Do you have any recommendations for government agencies who provide funding and/or access to computer and adaptive technology for students with disabilities, and if so, what are they?

There are a number of improvements that can be easily implemented:

  • Agencies should increase awareness of funds and how to go about getting them (providing that information in an easily accessible form).
  • In order to qualify for grants to buy technology, an individual has to qualify for a student loan. But many people who need this technology may not qualify for student loans. The two types of loans should be separated, making them truly exclusive.
  • Rules for getting funding are quite tricky: there are many ways that one can "screw up" the application or slip through the cracks because of the rules. These rules should be clarified and simplified, to make it easier to abide by them.

Participants also said that agencies should untie Canada Study Grants (CSG)/Bursary for Students With Disabilities (BSWD) from student loans, make CSG tax-exempt, assert government pressure (through procurement) for the development of products that meet a wide variety of needs, and have universal standards for funding and technologies.

Do you have any suggestions for suppliers and developers of computer and adaptive technology, and if so, what are they?
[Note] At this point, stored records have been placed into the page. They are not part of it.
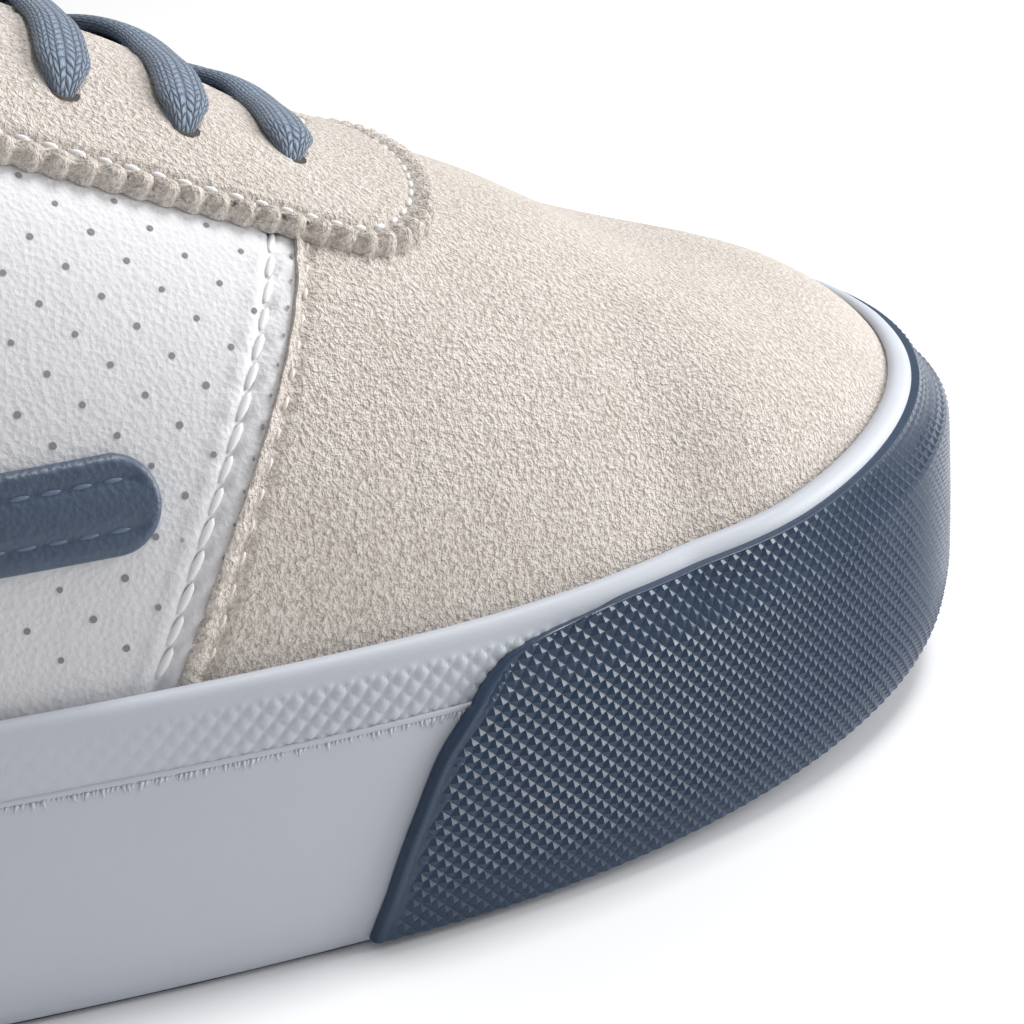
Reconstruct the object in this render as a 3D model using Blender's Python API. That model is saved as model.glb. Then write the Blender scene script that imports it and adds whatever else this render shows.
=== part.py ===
"""A right skateboarding shoe as separate solids around one last.

The toe points along +X, the medial side is +Y and the floor is z = 0. Every piece of the
upper reads the same last, which is a dome over the feather line: each column rises from
the feather line to a ridge that runs from the heel pole to the toe pole.
"""

import math

import bmesh
import bpy
import numpy as np

# Sole, in metres
SOLE_LENGTH = 0.296
SOLE_WIDTH = 0.105
HEEL_WIDTH = 0.081
TOE_SPRING = 0.0076
HEEL_BEVEL = 0.0015
FOXING_HEIGHT = 0.030
FOXING_WALL = 0.0032
WALL_FOOT = 0.0016
STRIP_HEIGHT = 0.0070
STRIP_WALL = 0.0028
RIM_RADIUS = 0.0008
BUMPER_PROUD = 0.0013
BUMPER_RIM_SHOW = 0.0015
BUMPER_CHAMFER = 0.0055
OUTSOLE_THICKNESS = 0.0042
OUTSOLE_INSET = 0.0012
TREAD_DEPTH = 0.0013
TREAD_PITCH = 0.0185
TREAD_GROOVE = 0.0042
TREAD_BORDER = 0.009
BOARD_HEIGHT = 0.0085
INSOLE_THICKNESS = 0.0042
INSOLE_LIP = 0.0025
INSOLE_LIP_RUN = 0.045
INSOLE_GAP = 0.0009

# Upper
UPPER_WALL = 0.0022
INSTEP_HEIGHT = 0.132
COLLAR_HEIGHT = 0.086
COLLAR_PAD = 0.0055
COLLAR_PAD_DEPTH = 0.026
OVERLAY_WALL = 0.0014
THROAT_HALF_WIDTH = 0.0105
THROAT_END_LENGTH = 0.010
EYESTAY_HALF_WIDTH = 0.0300
EYESTAY_FRONT_LENGTH = 0.013
TONGUE_WALL = 0.005
TONGUE_HALF_WIDTH = 0.029
TONGUE_TUCK = 0.014
COUNTER_HEIGHT = 0.070
TAB_LENGTH = 0.052
TAB_WIDTH = 0.0088
TAB_HEIGHT = 0.0465

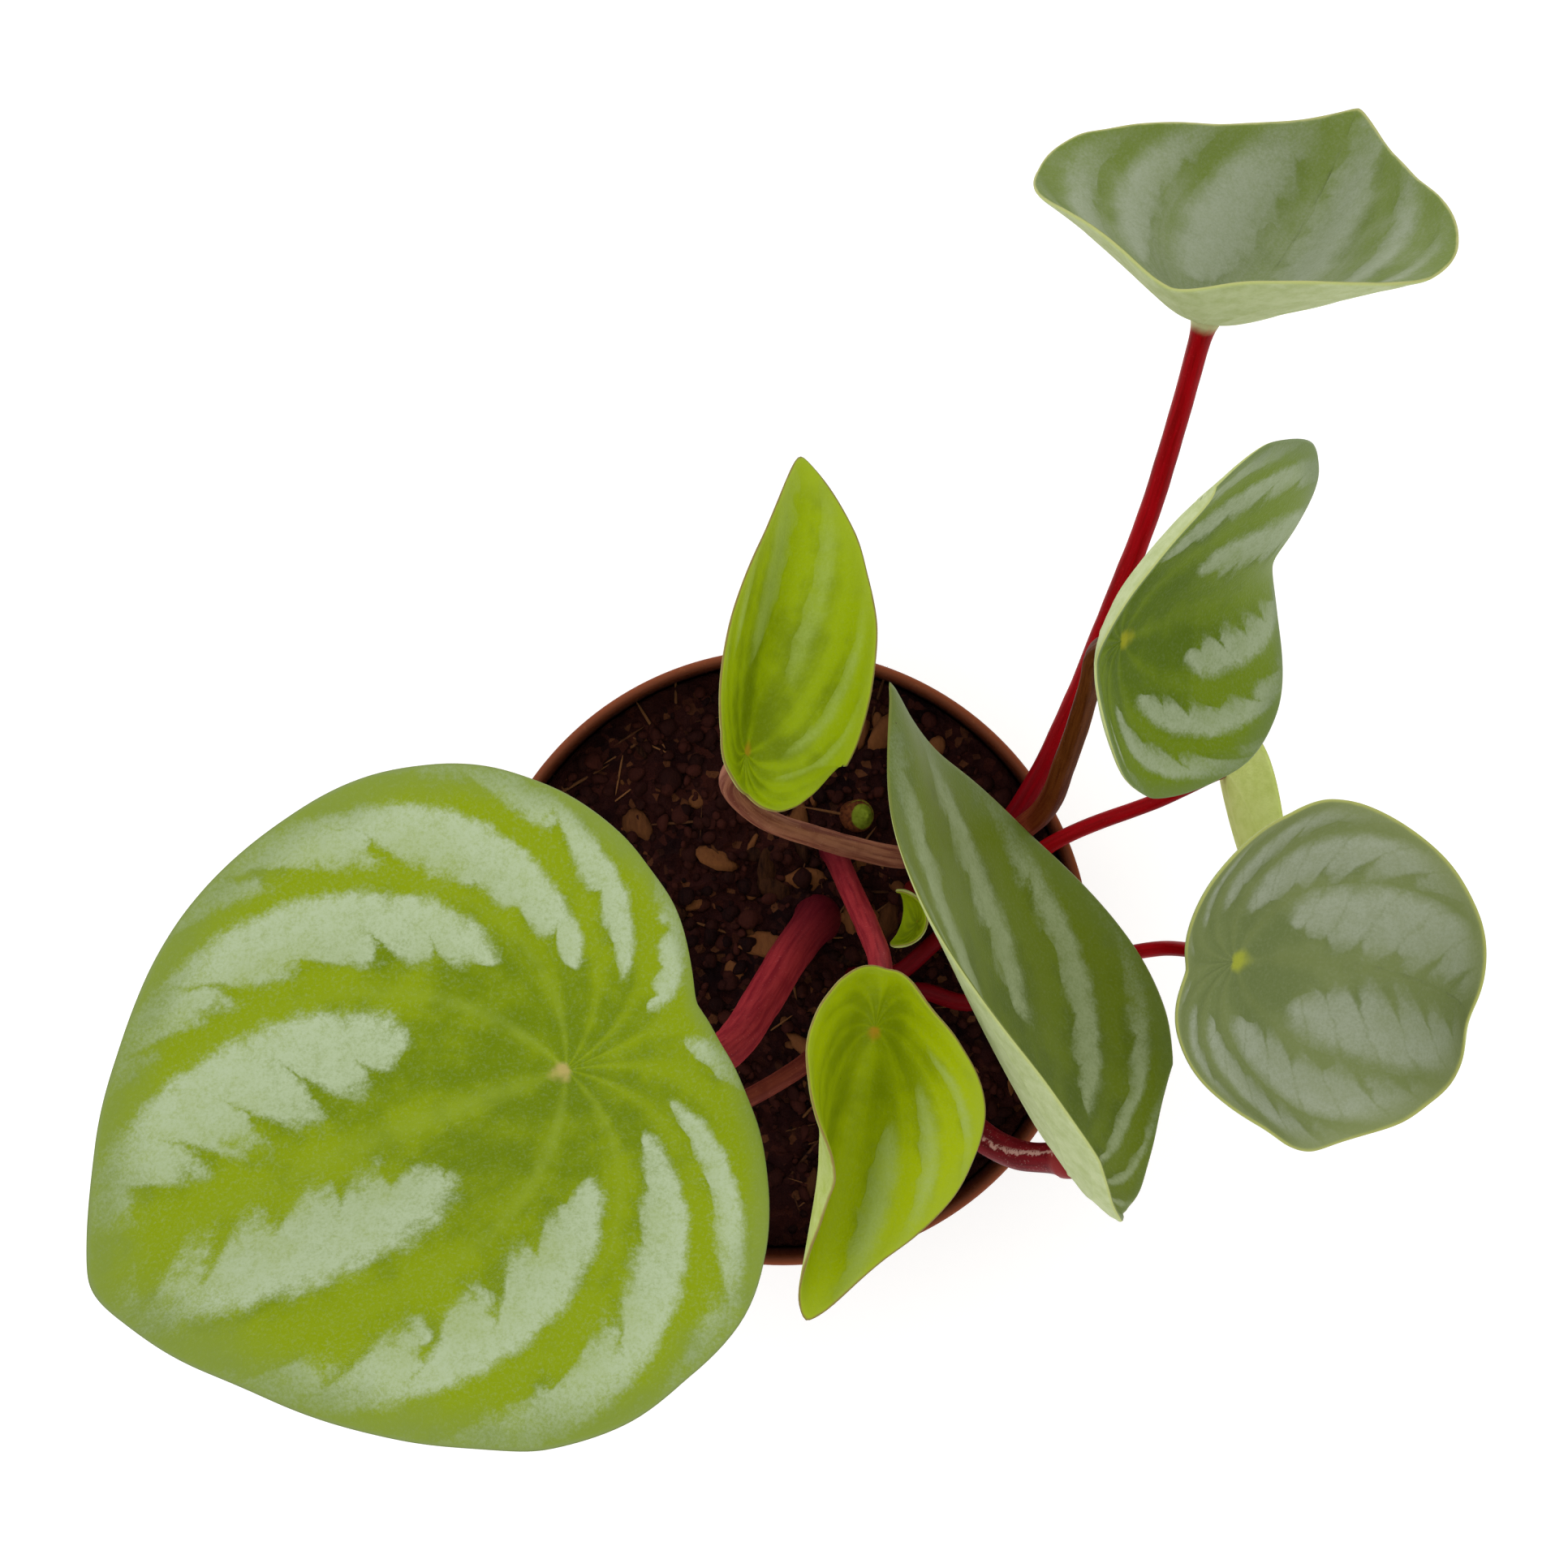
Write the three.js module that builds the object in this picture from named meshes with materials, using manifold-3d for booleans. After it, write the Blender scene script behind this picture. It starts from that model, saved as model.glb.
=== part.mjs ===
// A young watermelon peperomia in a small nursery pot.
// Millimetres, +Z up. The origin is the centre of the pot's base, on the surface it stands on.
import * as THREE from "three";
import { mergeVertices } from "three/addons/utils/BufferGeometryUtils.js";
import Module from "manifold-3d";

const wasm = await Module();
wasm.setup();

const DEGREE = Math.PI / 180;
const GAP = 0.3; // kept between pieces that touch
const HOLE_GAP = 0.5; // kept around a stalk in its hole

// The pot: a thin tapered wall, a wider collar with a rolled lip, and a floor raised
// between its foot ring and its centre pad, with drain holes.
const POT = {
  height: 72,
  rimRadius: 42.5,
  lip: 1.2,
  wall: 0.9,
  collarHeight: 14,
  collarTaper: 0.8,
  step: 3,
  footRadius: 29,
  footRing: 5,
  recess: 2,
  centrePad: 7,
  chamfer: 0.8,
  drainHoles: 6,
  drainRadius: 3,
  drainCircle: 15.5,
  sides: 48,
};

// The soil fills the pot up to `level` and is lumpy on top.
const SOIL = { level: 64, lump: 0.8, rings: 7, sides: 48 };

// Each stalk stands this deep in a hole of its own in the soil.
const ROOT_DEPTH = 8;
// A stalk's facets, and how it flares under its blade: by which share of its radius, how soon.
const STALK = { sides: 8, stride: 6, flare: 0.5, flareLength: 2 };
// The space kept free for a blade where its stalk is cut: how far above it, how far below it,
// and out to which share of the way to the margin.
const CUT = { above: 4, below: GAP + 0.1, extent: 0.85 };

// Leaf outline: how egg-shaped its left and right half are unless the leaf has an `egg` of its
// own, and how wide the pointed tip and the base notch are.
const EGG_POWERS = [0.7, 0.7];
const POINT_SPREAD = 0.26;
const NOTCH_SPREAD = 0.35;
// How soon the fold along the midrib reaches its full slope, as a share of half the tip length.
const FOLD_SPREAD = 0.12;
// Blade thickness as a share of the middle's, at the margin.
const MARGIN_THINNING = 0.7;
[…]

Participants raised the following issues:

  • Pricing: The technology should somehow be made more affordable, and there should be better site license systems for educational institutions.
  • Universal design: People with learning disabilities can benefit from technologies conceived or developed for those who are blind or vision impaired. This suggests that adaptive technologies could be geared towards broader groups.
  • Training materials: Training materials included with the packages are poor. A "help" function is not enough-better tools are needed.
  • Products in French: An equal number of products should be available in French.
  • Accessibility software for computers: Software is needed which allows people to easily customize a system running off Windows NT and adjust a computer to suit the different needs of each user.
  • Availability: Products should be available through mainstream vendors, who often offer payment plans, making the products more accessible.
  • Advertisement: Products should be advertised (by providing information-not a sales pitch) through listservs and Web sites used by the disability community.
  • Sound quality: For software or hardware tools with voice output, a more human quality to the sound would enhance comprehension.

Suggestions for suppliers and developers of computer and adaptive technology included:

  • Provide better warranties for products.
  • Conduct user testing, verify the target market, verify needs, and do visibility testing.
  • Adopt a "whole product" approach, including the product, training, documentation and support, and the platform.
  • Do marketing and advertising. Advertise and inform in the right places, and ensure that the distribution channel is accessible.
  • Do universal design. Accessibility should be designed in-not retrofitted.
  • Make the instructions/help function appropriate for all target users.
  • Provide upgrades that are cost-effective, substantial (i.e. substance, not "glitter"), and consistent with previous versions in the user interface.
  • Bundle adaptive technology with standard operating systems.
  • Offer more free products on their Web sites.
  • Allow users to customize the package, choosing from a number of items and only buying what they choose.
  • Merge programs together (e.g. merge a common word processing program with an accessibility program and make it more effective for everyone).

Are you encountering any difficulties in accessing computers and technology on your campus, and if so, what kind of problems are they?

  • There have been many problems with smaller community colleges.
  • Institutions have come a long way-most have some adaptive technology-but staff are not familiar with the technology.
  • Disability co-ordinators need to help train staff on the technology.
  • Challenges will increase in the future, when there will be more e-learning/e-classrooms.

In general, people with disabilities tend to have access to a better variety of technology than people without disabilities, because specific computers are targeted solely to people with disabilities. Most institutions have a disability office with computers for students. However, this should be expanded across campus, with e-classrooms that include adaptive technology. It may be beneficial to decentralize disability resources and have the software installed on all machines, so that students can use any machine, participants said. To do this, it was noted, the licensing issue would have to be addressed. Another issue relates to system administration. Shared computers set up one way by one person may not meet the needs of another user. Computers should be set up so that each user's profile is saved and the computer adapts to individual users. There should also be better access to non-standard applications and systems.

Is your school providing you with the same opportunities as your non-disabled peers to learn about and use the latest technology (e.g. online courses)?

Students discussed the situation at various institutions.

Mount Royal College:

  • The technology is good and there are study grants.
  • A key issue is Web accessibility.
  • The Internet is inaccessible to those with auditory, visual, and learning disabilities.
  • The institution is trying to find quicker ways to make the Web more accessible.
  • Barriers include cost, the need for training of IT staff, the need for better communication with the accessibility committee, and a lack of sensitivity training for professors.

Dawson College:

  • Adaptech is based here.
  • A resource person to learn and teach is useful.
  • Laptops for notetakers are needed.
  • The key barrier is cost.

Malaspina University College:

  • This institution is very good in providing grants (federal, provincial, local).
  • The Web is not even accessible for non-disabled people; and there are no accommodations for students with disabilities.

There is an increase in provisions for online learning, but for some pieces of course work, the software does not function properly within Web CT, and students have trouble accessing the material. This is an issue of compatibility and universal design.